As if OpenAI’s claim this week that artificial intelligence (AI) may already be gaining consciousness wasn’t futuristic enough, researchers from Lancaster University are now saying that a generative adversarial neural network dubbed StyleGAN2 is capable of creating faces that are not only indistinguishable from the real thing but they are also so sophisticated that many people think they are more trustworthy than actual humans.
“Our evaluation of the photo realism of AI-synthesized faces indicates that synthesis engines have passed through the uncanny valley and are capable of creating faces that are indistinguishable — and more trustworthy — than real faces,” Dr Sophie Nightingale from Lancaster University and Professor Hany Farid from the University of California, Berkeley, said in a press release.
As part of the study, the researchers asked 223 participants to rate 128 faces taken from a set of 800 as either real or synthesized. The faces were to be rated on a scale of one to seven for trustworthiness, with one being least trustworthy. On average, the synthetic faces were perceived as 7.7% more trustworthy than the average rating for real faces which researchers say is statistically significant.

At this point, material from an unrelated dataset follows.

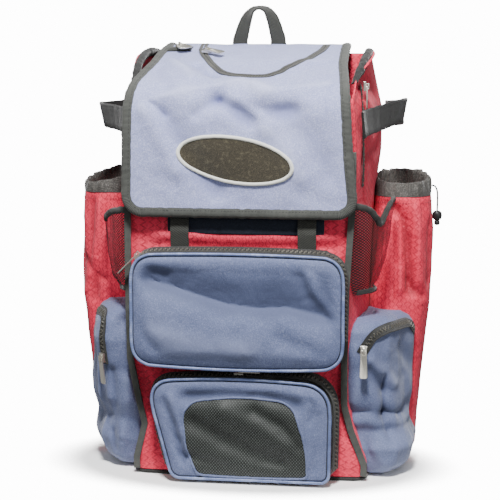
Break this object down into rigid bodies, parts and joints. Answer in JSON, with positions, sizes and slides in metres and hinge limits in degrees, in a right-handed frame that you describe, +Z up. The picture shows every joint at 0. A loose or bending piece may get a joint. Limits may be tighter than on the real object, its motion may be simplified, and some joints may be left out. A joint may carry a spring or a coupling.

Of course, due to the realism and the ability deep fakes have to scramble our understanding of truth in multiple ways, the privacy implications and the harm this technology has to impose on individuals and society is certainly worrisome.
“Perhaps most pernicious is the consequence that in a digital world in which any image or video can be faked, the authenticity of any inconvenient or unwelcome recording can be called into question,” the researchers said, noting that to protect the public from deepfakes, safeguards such as “incorporating robust watermarks into the image- and video-synthesis networks that would provide a downstream mechanism for reliable identification” must be implemented.